Restate all of the data exactly.

-- START Material --

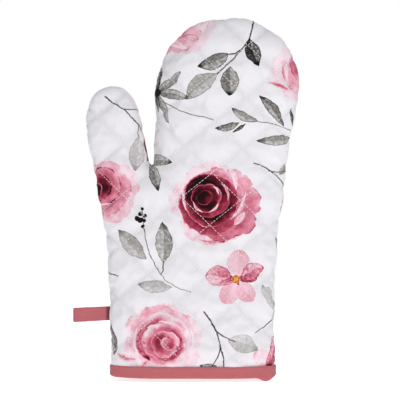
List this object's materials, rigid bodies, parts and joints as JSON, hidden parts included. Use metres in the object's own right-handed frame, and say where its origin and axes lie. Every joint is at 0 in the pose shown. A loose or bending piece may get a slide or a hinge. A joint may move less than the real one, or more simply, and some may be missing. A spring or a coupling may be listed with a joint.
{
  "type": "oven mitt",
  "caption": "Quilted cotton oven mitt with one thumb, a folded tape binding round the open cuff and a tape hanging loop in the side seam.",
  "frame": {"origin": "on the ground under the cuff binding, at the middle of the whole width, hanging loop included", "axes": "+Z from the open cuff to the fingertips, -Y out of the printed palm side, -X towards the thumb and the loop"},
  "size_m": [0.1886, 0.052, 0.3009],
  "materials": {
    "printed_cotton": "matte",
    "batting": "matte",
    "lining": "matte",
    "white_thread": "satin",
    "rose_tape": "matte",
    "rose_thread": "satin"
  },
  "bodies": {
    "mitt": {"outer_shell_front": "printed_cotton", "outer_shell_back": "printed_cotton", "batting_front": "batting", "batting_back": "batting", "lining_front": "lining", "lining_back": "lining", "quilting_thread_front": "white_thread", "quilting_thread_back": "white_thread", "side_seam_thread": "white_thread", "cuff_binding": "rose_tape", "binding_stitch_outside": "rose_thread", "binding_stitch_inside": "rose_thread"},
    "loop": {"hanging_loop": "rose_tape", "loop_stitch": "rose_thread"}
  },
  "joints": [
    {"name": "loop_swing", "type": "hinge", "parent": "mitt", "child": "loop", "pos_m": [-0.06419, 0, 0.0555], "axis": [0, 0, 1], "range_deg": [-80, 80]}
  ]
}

-- END Material --

> [Worked answer]
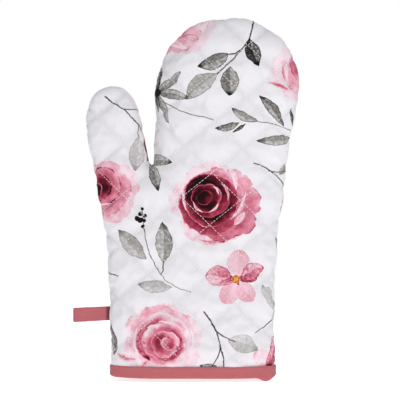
List this object's materials, rigid bodies, parts and joints as JSON, hidden parts included. Use metres in the object's own right-handed frame, and say where its origin and axes lie. Every joint is at 0 in the pose shown. A loose or bending piece may get a slide or a hinge. A joint may move less than the real one, or more simply, and some may be missing. A spring or a coupling may be listed with a joint.
{
  "type": "oven mitt",
  "caption": "Quilted cotton oven mitt with one thumb, a folded tape binding round the open cuff and a tape hanging loop in the side seam.",
  "frame": {"origin": "on the ground under the cuff binding, at the middle of the whole width, hanging loop included", "axes": "+Z from the open cuff to the fingertips, -Y out of the printed palm side, -X towards the thumb and the loop"},
  "size_m": [0.1886, 0.052, 0.3009],
  "materials": {
    "printed_cotton": "matte",
    "batting": "matte",
    "lining": "matte",
    "white_thread": "satin",
    "rose_tape": "matte",
    "rose_thread": "satin"
  },
  "bodies": {
    "mitt": {"outer_shell_front": "printed_cotton", "outer_shell_back": "printed_cotton", "batting_front": "batting", "batting_back": "batting", "lining_front": "lining", "lining_back": "lining", "quilting_thread_front": "white_thread", "quilting_thread_back": "white_thread", "side_seam_thread": "white_thread", "cuff_binding": "rose_tape", "binding_stitch_outside": "rose_thread", "binding_stitch_inside": "rose_thread"},
    "loop": {"hanging_loop": "rose_tape", "loop_stitch": "rose_thread"}
  },
  "joints": [
    {"name": "loop_swing", "type": "hinge", "parent": "mitt", "child": "loop", "pos_m": [-0.06419, 0, 0.0555], "axis": [0, 0, 1], "range_deg": [-80, 80]}
  ]
}